Yaşamak istemezdim demek, kendimi reddetmek olur. Tabii ki çok acı çektiğim anlar oldu. Arkadaşlarımın öğütleri bile kendimi iyi hissetmemi sağlayamadı. Ta ki, bir kaportacı ustasının "Böyle olacakmış, böyle olmuş" sözünü duyana kadar. O zaman rahatladım.
Bütün bu olaylar sırasında sizi romanıyla eski karısını kızdırmış biri olarak tanıdık. Peki Ahmet Karcılılar kimdir?
Kim olduğumun öne çıkmasına doğrusu ben izin vermedim. Hasbelkader bir programa çıktım. Amacım kitabımı savunmaktı ama başaramadım. O zaman bu işin bu yolla yapılamayacağını anladım ve geri çekildim. Ama kim ne yaparsa yapsın, o kitabın tek cümlesi bile değişemeyecek. O kitap yüzyıllarca varolacak ve insanlar onu okuyacak. Bunu engellemek için kimsenin elinden hiçbir şey gelmez.
Kitap için açılan dava ne durumda?
Dava diye bir şey yok. Açılamadı zaten. Yayınevinin hukuk bürosundan da bana "İçeri giriyorsun ya da kitabın toplatılacak" gibi bir bilgi gelmediğine göre bir sorun da yok.
Yeni bir kitapla birlikte yeni bir hayat mı kurdunuz?
İstanbul'da yaşamaya başladım. Ama onun dışında yine aynı kişiyim. Sadece yazan biri. Bundan sonrası için tek bir planım bile yok.
Yaptığınız tek şey yazmak ve okumak mı? Başka hiç bir şey yok mu hayatınızda?
Altarnatif sporlarla ilgileniyorum. Dağcılık, yürüyüş... Dalmayı da çok sevirim. Deniz en büyük tutkularımdan biri.
"Gülden Kale Düştü" bu kadar olay yarattıktan sonra yeni romanınıza edebiyat dünyası ilgi gösterecek mi?
Edebiyat dünyasının bana nasıl baktıyla pek ilgilenmiyorum. Çocukluğumdan beri yazar olacağımı biliyordum. Yazmak benim yazgım.
Yeni romanı "Fotoğraf Hikayeleri"nin konusu kısaca şöyle: Bir fotoğraf hikayecisi, bir fotoğrafı incelemeye başlar, bilgisayarda buyütür, fotoğrafta bir gazete vardır, onun üzerinde de bir fotoğraf, onun içinde de... Fotoğraflar böyle uzar gider ve anlatıcı fotoğraflardaki hikayeleri anlatmaya başlar.
* Hikayeci, fotoğrafın tesadüfen bulunduğunu sansa da aslında biri onu bulmasını sağlamıştır.
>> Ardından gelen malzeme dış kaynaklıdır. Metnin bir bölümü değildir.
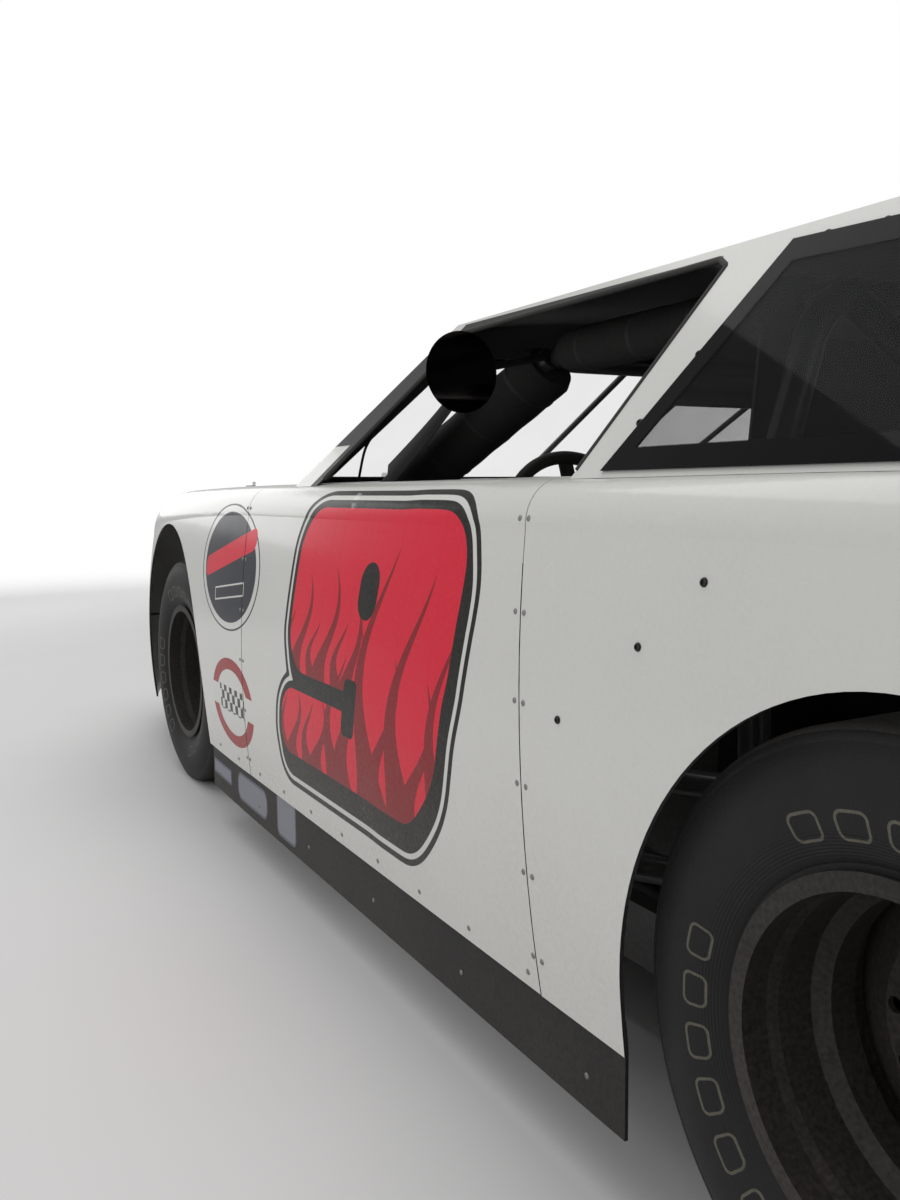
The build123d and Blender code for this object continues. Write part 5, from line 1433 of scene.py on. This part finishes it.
VALVE_REACH = 0.178
VALVE_ANGLE = 0.9
VALVE = (
    (0.0055, -0.004), (0.0055, 0.004), (0.0040, 0.008), (0.0036, 0.026), (0.0048, 0.027),
    (0.0048, 0.036), (0.003, 0.038), (0, 0.038),
)
CALIPER_REACH = 0.128
CALIPER_INSET = 0.098
# A caliper's arc in degrees: its span and its start on the front and rear wheels
CALIPER_SPAN = 58
CALIPER_START_FRONT = 115
CALIPER_START_REAR = 150


def caliper(side, axle, track, first):
    """Two pads' housings on both sides of a disc and a bridge over its rim, along the arc
    (axle + r cos a, axle height + r sin a) from the angle first on."""
    shape = Shape()
    turn = np.radians(np.linspace(first, first + CALIPER_SPAN, 16))
    radial = np.stack([np.zeros(16), np.cos(turn), np.sin(turn)], axis=-1)
    arc = np.array([side * (track - CALIPER_INSET), axle, AXLE_HEIGHT]) + CALIPER_REACH * radial
    for off in (-0.027, 0.027):
        shape.sweep(arc + (off, 0, 0), rounded_section(0.026, 0.062, 0.007), up=radial)
    bridge = (arc + 0.0335 * radial)[3:13]
    shape.sweep(bridge, rounded_section(0.060, 0.014, 0.004), up=radial[3:13])
    return shape


class STOCKCAR_OT_wheel_fittings(bpy.types.Operator):
    """Valve stems on the wheels, calipers on the discs"""

    bl_idname = "stockcar.wheel_fittings"
    bl_label = "Wheel fittings"

    def execute(self, context):
        for name, side, axle, track, carrier in WHEELS:
            back, lift = VALVE_REACH * math.cos(VALVE_ANGLE), VALVE_REACH * math.sin(VALVE_ANGLE)
            start = (side * BESIDE, axle + back, AXLE_HEIGHT + lift)
            place, normal = surface("wheel_" + name, start, (-side, 0, 0))
            valve = Shape()
            valve.turn(VALVE, 14, place, normal * 0.4 + np.array([side, 0.0, 0.0]))
            valve.build("valve_" + name, "black_rubber", "wheel_" + name)
            first = CALIPER_START_REAR if carrier == "chassis" else CALIPER_START_FRONT
            caliper(side, axle, track, first).build("caliper_" + name, "caliper_paint", carrier)
        return {"FINISHED"}


COVER_START = (0.2185, -1.400, 0.716)
COVER_STOP = (0.2185, -0.860, 0.716)
COVER_RIB = ((0.192, 0.7455), (0.245, 0.7455))
COVER_RIB_RADIUS = 0.004
PORTS = (-1.37, -1.23, -1.09, -0.95)
PLUGS = (-1.36, -1.22, -1.08, -0.94)
HEADER_RADIUS = 0.021
LEAD_RADIUS = 0.0042
CAP_PLACE = (0.0, -0.870, 0.690)
CAP = ((0.040, 0.0), (0.040, 0.030), (0.034, 0.055), (0.020, 0.062), (0, 0.062))
DRIVE_PLACE = -1.470
# Pulleys: x, z and radius. Their profile is in shares of the radius
PULLEYS = ((0.0, 0.330, 0.078), (0.0, 0.560, 0.062), (0.205, 0.600, 0.036))
PULLEY = (
    (0.0, -0.030), (0.6, -0.016), (1.0, -0.014), (0.90, -0.004), (0.90, 0.004), (1.0, 0.014), (0.6, 0.016),
    (0.0, 0.016),
)
BELT_SHARE = 0.93
HOSE_RADIUS = 0.021
HOSES = (
    (
        (0.0, -1.420, 0.700), (-0.02, -1.560, 0.715), (-0.18, -1.820, 0.690), (-0.240, -1.990, 0.652),
        (-0.240, -2.055, 0.645),
    ),
    ((0.13, -1.435, 0.400), (0.20, -1.580, 0.400), (0.260, -1.820, 0.360), (0.260, -2.055, 0.345)),
)


def header_pipe(index, place):
    """Spots along the left bank's pipe from a port at place down to the collector."""
    return np.array([
        (0.258, place, 0.560), (0.300, place + 0.006, 0.555),
        (0.325, place + 0.040 - 0.014 * index, 0.500), (0.322, -1.115 + 0.010 * index, 0.435),
        (0.262 + 0.012 * index, -1.120, 0.415),
    ])


def plug_lead(place):
    """Spots along a lead of the left bank from the cap over the valve cover to a plug at place.
    Leads of plugs that lie further back run higher."""
    rank = (place - PLUGS[0]) * 0.03
    return np.array([
        (0.018, -0.870, 0.748), (0.070, -0.868, 0.785), (0.200, -0.870, 0.770 + rank),
        (0.262, -0.905, 0.740 + rank), (0.272, place + 0.05, 0.720 + rank),
        (0.275, place, 0.690), (0.266, place, 0.650),
    ])


def turns_left(first, second, third):
    """Twice the signed area of a triangle of flat points."""
    a, b = second - first, third - first
    return a[0] * b[1] - a[1] * b[0]


def belt_outline(wheels, steps=14):
    """The tight line round circles (x, z, radius): the outer hull of points on them, found half
    by half in the order of x, with points added on its straight runs."""
    points = np.concatenate([circle(radius, 4 * steps) + (x, z) for x, z, radius in wheels])
    points = points[np.lexsort((points[:, 1], points[:, 0]))]

    def half(run):
        kept = []
        for point in run:
            while len(kept) > 1 and turns_left(kept[-2], kept[-1], point) <= 1e-12:
                kept.pop()
            kept.append(point)
        return kept[:-1]

    hull = half(points) + half(points[::-1])
    dense = []
    for start, stop in zip(hull, hull[1:] + hull[:1]):
        count = max(1, int(np.linalg.norm(stop - start) / 0.02))
        dense += [start + (stop - start) * k / count for k in range(count)]
    return np.array(dense)


class STOCKCAR_OT_engine_dress(bpy.types.Operator):
    """Valve covers, headers, belt, hoses and leads round the engine"""

    bl_idname = "stockcar.engine_dress"
    bl_label = "Engine dress"

    def execute(self, context):
        covers, ribs, headers, leads = Shape(), Shape(), Shape(), Shape()
        share = np.linspace(0, 1, 12)
        swell = 1 - 0.14 * np.exp(-share / 0.03) - 0.14 * np.exp((share - 1) / 0.03)
        cover = rounded_section(0.072, 0.060, 0.014)[None] * swell[:, None, None]
        points, faces = lathe(CAP, 24)
        leads.add(points + np.array(CAP_PLACE), faces)
        for side in (1, -1):
            mirror = (side, 1, 1)
            covers.sweep(line(COVER_START, COVER_STOP, 12) * mirror, cover, up=(0, 0, 1))
            for place in np.linspace(-1.34, -0.92, 9):
                rib = np.array([(x, place, z) for x, z in COVER_RIB])
                ribs.sweep(rib * mirror, circle(COVER_RIB_RADIUS, 8))
            for index, place in enumerate(PORTS):
                path = smooth_path(header_pipe(index, place) * mirror, 10)
                headers.sweep(path, circle(HEADER_RADIUS, 14))
            for place in PLUGS:
                leads.sweep(smooth_path(plug_lead(place) * mirror, 8), circle(LEAD_RADIUS, 8))
        covers.build("valve_covers", "cast_alloy", "chassis")
        ribs.build("valve_cover_ribs", "cast_alloy", "chassis", 60.0)
        headers.build("headers", "pipe_steel", "chassis", 60.0)
        leads.build("plug_leads", "lead_red", "chassis", 60.0)

        pulleys, belt, hoses = Shape(), Shape(), Shape()
        for x, z, radius in PULLEYS:
            profile = [(share * radius, height) for share, height in PULLEY]
            pulleys.turn(profile, 32, (x, DRIVE_PLACE, z), (0, -1, 0))
        outline = belt_outline([(x, z, radius * BELT_SHARE) for x, z, radius in PULLEYS])
        path = np.insert(outline, 1, DRIVE_PLACE, axis=1)
        belt.sweep(path, rounded_section(0.007, 0.016, 0.002, 2), up=(0, 1, 0), closed=True)
        for hose in HOSES:
            hoses.sweep(smooth_path(hose, 12), circle(HOSE_RADIUS, 16))
        pulleys.build("pulleys", "sheet_aluminium", "chassis")
        belt.build("drive_belt", "black_rubber", "chassis", 60.0)
        hoses.build("radiator_hoses", "black_rubber", "chassis", 60.0)
        return {"FINISHED"}


class STOCKCAR_PT_panel(bpy.types.Panel):
    """Sidebar panel that lists the steps"""

    bl_idname = "STOCKCAR_PT_panel"
    bl_label = "Stock car"
    bl_space_type = "VIEW_3D"
    bl_region_type = "UI"
    bl_category = "Stock car"

    def draw(self, context):
        scene = context.scene
        for settings in (scene.stockcar_paint, scene.stockcar_detail, scene.stockcar_stage):
            for name in settings.__annotations__:
                self.layout.prop(settings, name)
        for step in STEPS:
            self.layout.operator(step.bl_idname)


STEPS = (
    STOCKCAR_OT_finishes, STOCKCAR_OT_fasteners, STOCKCAR_OT_window_trim, STOCKCAR_OT_padding,
    STOCKCAR_OT_springs, STOCKCAR_OT_cockpit, STOCKCAR_OT_wheel_fittings, STOCKCAR_OT_engine_dress,
    STOCKCAR_OT_stage,
)
CLASSES = (PaintSettings, DetailSettings, StageSettings, *STEPS, STOCKCAR_PT_panel)


def register():
    """Add the settings, the operators and the panel"""
    for kind in CLASSES:
        bpy.utils.register_class(kind)
    bpy.types.Scene.stockcar_paint = bpy.props.PointerProperty(type=PaintSettings)
    bpy.types.Scene.stockcar_detail = bpy.props.PointerProperty(type=DetailSettings)
    bpy.types.Scene.stockcar_stage = bpy.props.PointerProperty(type=StageSettings)


def unregister():
    """Take them away again"""
    del bpy.types.Scene.stockcar_paint
    del bpy.types.Scene.stockcar_detail
    del bpy.types.Scene.stockcar_stage
    for kind in reversed(CLASSES):
        bpy.utils.unregister_class(kind)


def main():
    """Run every step"""
    register()
    for step in STEPS:
        group, name = step.bl_idname.split(".")
        getattr(getattr(bpy.ops, group), name)()


if __name__ == "__main__":
    main()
Bu kurguyla Karcılılar, Türkiye'nin dünya içindeki rolünü anlatmaya çalışmış. "Çünkü dünya fotoğrafının hikayesini belirleyen en büyük etmen Amerika" diyor.
* Kitaptaki kişiler, hatta olayların tarihleri gerçek, sadece hikayeler Karcılılar'a ait. Bu kişilerden bazıları Mustafa Kemal, İsmet İnönü de olabiliyor, Kennedy de.
* "Yazıyla banka bile soyarım. Metinlerin sonuçları inanılmazdır. Örneğin, Orson Welles'in uzaylıların dünyayı işgaliyle ilgili yazdığı bir radyo teksti, Amerika'yı bayağı bir karıştırmıştı" diyor kitabın yazarı.
* Kitabın fotoğraf içinde fotoğraf anlatması akla Binbir Gece Masalları'nı getiriyor. Karcılılar bunu şöyle anlatıyor: "Şehrazat'ın masallarının sonsuzluğa uzanmasıyla ilgili bir mesele vardır; ölmemek için her gece Şehriyar'a hikaye anlatmak zorundadır. Ama bir gün kendi hikayesini anlatmaya başlar ve der ki, 'Tüm karılarını öldüren bir padişah vardır, karısı da yaşamak için her gece ona bir masal anlatmaktadır' ve bu sözü söyledikten sonra ilk anlattığı hikayeyi anlatır... Benim romanım da öyle, ilk ve son paragrafla tüm kitap birleşiyor."